Princeton president Harold Dodds *1914 welcomes President Harry Truman
PAW, July 4, 1947
Three presidents — one past (Herbert Hoover), one present (Harry Truman), and one future (Dwight Eisenhower) — were on hand as Princeton marked the end of its bicentennial celebration in June 1947. Other guests of honor included Albert Einstein, Adm. Chester Nimitz, and two former first ladies, Edith Wilson and Frances Folsom Cleveland Preston.
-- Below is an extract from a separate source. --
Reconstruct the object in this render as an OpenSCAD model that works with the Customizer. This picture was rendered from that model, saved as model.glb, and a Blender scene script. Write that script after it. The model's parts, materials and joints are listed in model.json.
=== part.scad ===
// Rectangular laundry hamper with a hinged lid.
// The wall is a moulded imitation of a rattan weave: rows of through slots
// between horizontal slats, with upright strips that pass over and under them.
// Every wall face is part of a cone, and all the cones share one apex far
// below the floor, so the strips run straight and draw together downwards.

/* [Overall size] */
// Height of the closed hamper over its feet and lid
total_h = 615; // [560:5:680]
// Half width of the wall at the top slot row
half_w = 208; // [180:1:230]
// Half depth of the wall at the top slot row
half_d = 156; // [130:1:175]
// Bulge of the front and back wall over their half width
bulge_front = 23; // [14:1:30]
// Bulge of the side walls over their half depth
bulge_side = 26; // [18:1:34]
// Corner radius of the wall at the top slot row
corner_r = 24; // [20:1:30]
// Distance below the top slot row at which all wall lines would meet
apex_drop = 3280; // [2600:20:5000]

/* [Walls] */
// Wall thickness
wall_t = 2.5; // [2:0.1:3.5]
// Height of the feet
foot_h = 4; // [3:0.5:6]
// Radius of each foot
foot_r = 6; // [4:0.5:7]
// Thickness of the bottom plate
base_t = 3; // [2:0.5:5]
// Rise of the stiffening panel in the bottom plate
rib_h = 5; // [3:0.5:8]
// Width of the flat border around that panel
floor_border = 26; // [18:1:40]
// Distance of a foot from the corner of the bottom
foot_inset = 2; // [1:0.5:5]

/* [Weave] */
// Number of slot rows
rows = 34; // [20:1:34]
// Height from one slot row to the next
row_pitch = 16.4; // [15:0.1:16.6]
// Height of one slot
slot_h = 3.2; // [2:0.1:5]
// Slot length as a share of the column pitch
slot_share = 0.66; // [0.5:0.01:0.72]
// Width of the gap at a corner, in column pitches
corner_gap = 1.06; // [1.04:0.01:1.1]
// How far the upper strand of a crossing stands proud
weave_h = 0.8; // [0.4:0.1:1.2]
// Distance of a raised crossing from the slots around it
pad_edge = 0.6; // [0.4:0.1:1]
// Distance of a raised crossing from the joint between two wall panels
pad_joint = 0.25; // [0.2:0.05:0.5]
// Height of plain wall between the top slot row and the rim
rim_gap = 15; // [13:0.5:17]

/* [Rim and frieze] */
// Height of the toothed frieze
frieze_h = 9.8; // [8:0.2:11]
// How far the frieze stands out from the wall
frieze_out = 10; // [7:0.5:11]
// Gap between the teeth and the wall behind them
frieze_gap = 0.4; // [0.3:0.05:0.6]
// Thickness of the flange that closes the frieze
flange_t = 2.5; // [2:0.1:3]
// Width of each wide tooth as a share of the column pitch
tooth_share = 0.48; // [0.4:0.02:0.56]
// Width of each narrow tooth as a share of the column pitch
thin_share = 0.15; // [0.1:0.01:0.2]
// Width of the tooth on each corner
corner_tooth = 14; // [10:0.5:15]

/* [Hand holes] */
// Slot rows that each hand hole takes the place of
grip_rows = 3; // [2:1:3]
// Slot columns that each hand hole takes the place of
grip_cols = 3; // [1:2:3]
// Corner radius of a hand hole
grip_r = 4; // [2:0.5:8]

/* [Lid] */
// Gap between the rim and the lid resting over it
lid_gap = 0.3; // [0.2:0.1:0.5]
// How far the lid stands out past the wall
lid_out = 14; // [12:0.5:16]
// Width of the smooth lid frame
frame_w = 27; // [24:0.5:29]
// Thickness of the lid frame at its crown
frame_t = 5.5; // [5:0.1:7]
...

NBC Television broadcast the festivities on its New York, Philadelphia, and Washington, D.C., affiliates, setting up transmitting equipment on the top of Reunion Hall.

President Lyndon Johnson at the Wilson School dedication, 1966
PAW, May 31, 1966
President Lyndon Johnson helped Princeton dedicate the new home of the Woodrow Wilson School (now Robertson Hall) in May 1966. Johnson stressed the value of graduate education in his remarks and said that “to wear the scholar’s gown is to assume an obligation to seek truth without prejudice and without cliché, even when the results of the search are at variance with one’s own opinions.” He dedicated the building not just to the former president or to the Nation’s service, but “to learning in the service of all mankind.”
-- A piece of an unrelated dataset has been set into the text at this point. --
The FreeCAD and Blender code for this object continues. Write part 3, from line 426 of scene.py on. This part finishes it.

Jimmy Carter strolls around the campus with help from tour guide/reporter Kirk Petersen ’80, right.
Daily Princetonian Archives, University Archives, Princeton University Library
President Jimmy Carter was just two months removed from his time in the White House when he came to speak with Princeton students in March 1981. Sixty students met the former president in a question-and-answer session. PAW student columnist Todd Purdum ’82 explained that Carter’s “only public appearance was to be a brief ‘photo opportunity’ as he entered the building; there were no formal meetings with the press. … Carter’s staff was reluctant to have him speaking for the record so soon after his successor’s inauguration.” Carter was back on campus in December 2014, speaking about challenges to women’s rights in cultures around the world.
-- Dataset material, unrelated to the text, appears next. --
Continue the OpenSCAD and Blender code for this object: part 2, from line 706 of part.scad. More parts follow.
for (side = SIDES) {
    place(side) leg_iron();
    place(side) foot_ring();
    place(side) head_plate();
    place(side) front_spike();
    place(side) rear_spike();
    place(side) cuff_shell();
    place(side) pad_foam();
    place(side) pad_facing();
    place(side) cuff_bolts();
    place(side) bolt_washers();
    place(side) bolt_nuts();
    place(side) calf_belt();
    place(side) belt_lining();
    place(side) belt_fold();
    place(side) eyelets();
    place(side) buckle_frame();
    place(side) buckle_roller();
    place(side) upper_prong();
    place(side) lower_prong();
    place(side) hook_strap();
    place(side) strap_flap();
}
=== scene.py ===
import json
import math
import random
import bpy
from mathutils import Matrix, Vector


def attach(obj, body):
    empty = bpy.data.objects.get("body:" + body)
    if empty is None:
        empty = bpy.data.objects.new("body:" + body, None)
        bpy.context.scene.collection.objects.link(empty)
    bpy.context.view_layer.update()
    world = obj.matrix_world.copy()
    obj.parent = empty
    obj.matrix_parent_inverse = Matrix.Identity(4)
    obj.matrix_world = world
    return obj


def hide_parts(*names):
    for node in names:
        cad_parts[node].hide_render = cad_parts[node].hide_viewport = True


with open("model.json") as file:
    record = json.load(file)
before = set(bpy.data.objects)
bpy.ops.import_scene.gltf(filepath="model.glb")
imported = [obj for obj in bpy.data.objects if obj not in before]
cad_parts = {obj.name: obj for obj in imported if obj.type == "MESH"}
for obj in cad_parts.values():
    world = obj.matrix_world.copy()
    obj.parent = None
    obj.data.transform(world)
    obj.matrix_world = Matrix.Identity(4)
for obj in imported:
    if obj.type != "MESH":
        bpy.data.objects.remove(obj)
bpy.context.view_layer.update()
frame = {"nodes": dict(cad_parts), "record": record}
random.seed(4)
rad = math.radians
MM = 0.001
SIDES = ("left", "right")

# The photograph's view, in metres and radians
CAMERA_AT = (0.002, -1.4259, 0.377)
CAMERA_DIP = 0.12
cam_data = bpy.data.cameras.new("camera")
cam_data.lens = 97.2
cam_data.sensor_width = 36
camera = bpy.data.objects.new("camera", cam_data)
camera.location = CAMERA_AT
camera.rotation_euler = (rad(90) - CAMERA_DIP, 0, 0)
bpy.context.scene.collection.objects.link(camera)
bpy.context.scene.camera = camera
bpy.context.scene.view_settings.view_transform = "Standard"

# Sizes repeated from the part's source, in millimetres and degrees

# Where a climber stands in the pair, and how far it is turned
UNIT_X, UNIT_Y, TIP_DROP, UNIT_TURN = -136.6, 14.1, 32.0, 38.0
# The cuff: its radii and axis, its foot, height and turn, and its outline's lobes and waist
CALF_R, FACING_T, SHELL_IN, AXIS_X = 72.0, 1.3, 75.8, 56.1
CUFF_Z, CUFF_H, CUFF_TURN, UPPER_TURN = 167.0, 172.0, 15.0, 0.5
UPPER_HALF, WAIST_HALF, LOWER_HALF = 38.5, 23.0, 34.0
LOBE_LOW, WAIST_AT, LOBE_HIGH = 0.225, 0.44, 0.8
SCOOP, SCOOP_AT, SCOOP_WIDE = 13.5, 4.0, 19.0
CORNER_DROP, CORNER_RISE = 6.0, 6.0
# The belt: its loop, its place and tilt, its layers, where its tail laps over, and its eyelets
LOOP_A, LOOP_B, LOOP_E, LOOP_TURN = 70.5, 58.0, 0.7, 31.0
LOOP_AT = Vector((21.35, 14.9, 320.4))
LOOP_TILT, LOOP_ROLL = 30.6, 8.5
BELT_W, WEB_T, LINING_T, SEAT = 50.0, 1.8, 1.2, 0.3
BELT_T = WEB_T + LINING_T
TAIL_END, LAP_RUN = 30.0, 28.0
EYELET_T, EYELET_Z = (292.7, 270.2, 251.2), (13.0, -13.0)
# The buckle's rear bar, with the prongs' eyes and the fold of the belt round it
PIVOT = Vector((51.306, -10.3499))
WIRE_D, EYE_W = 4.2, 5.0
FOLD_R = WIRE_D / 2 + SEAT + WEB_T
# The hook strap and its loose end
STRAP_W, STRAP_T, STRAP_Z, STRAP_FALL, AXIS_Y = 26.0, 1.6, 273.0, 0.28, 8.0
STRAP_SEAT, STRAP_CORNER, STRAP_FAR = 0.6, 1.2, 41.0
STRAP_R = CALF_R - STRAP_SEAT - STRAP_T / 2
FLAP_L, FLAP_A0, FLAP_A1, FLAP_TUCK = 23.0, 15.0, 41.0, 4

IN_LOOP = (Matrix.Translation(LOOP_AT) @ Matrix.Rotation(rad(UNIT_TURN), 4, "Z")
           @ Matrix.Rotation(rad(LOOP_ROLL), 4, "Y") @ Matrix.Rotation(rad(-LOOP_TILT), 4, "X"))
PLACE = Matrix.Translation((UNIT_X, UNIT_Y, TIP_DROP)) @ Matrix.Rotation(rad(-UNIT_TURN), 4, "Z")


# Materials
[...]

President George H.W. Bush was on campus at Princeton Reunions in 1948 as captain of the visiting Yale baseball team. His May 1991 return came with fanfare of a different sort. Dedicating the new Fisher/Bendheim social sciences building, Bush dominated the headlines. (He was appearing in public for the first time after a minor health scare a week earlier.) “Devotees of the building, designed by Princeton’s favorite architect, Robert Venturi ’47 *50, needn’t worry,” PAW wrote. “Nearby Robertson Hall, home to the Woodrow Wilson School, was similarly upstaged by Lyndon B. Johnson in 1966, the last time a sitting president visited. But the Wilson School’s since made a name for itself.”

President Bill Clinton, in Nassau Hall faculty room, makes notes on his 1996 Commencement speech under the watchful eye of George Washington.
National Archives/White House Photographic Office

Continuing in the ceremonial footsteps of Cleveland and Truman, President Bill Clinton delivered a speech at Commencement in 1996 during Princeton’s bicenquinquagenary (250th anniversary). This time around, the president’s presence meant significant additions to security, including metal detectors at every entrance, but PAW wrote that “the inconveniences didn’t dampen the enthusiasm of students, parents, and faculty members.” Clinton took the opportunity to announce a new tax-credit proposal aimed at making college more affordable. “Our goal must be … to make the 13th and 14th years of education as universal to all Americans as the first 12 are today,” he said.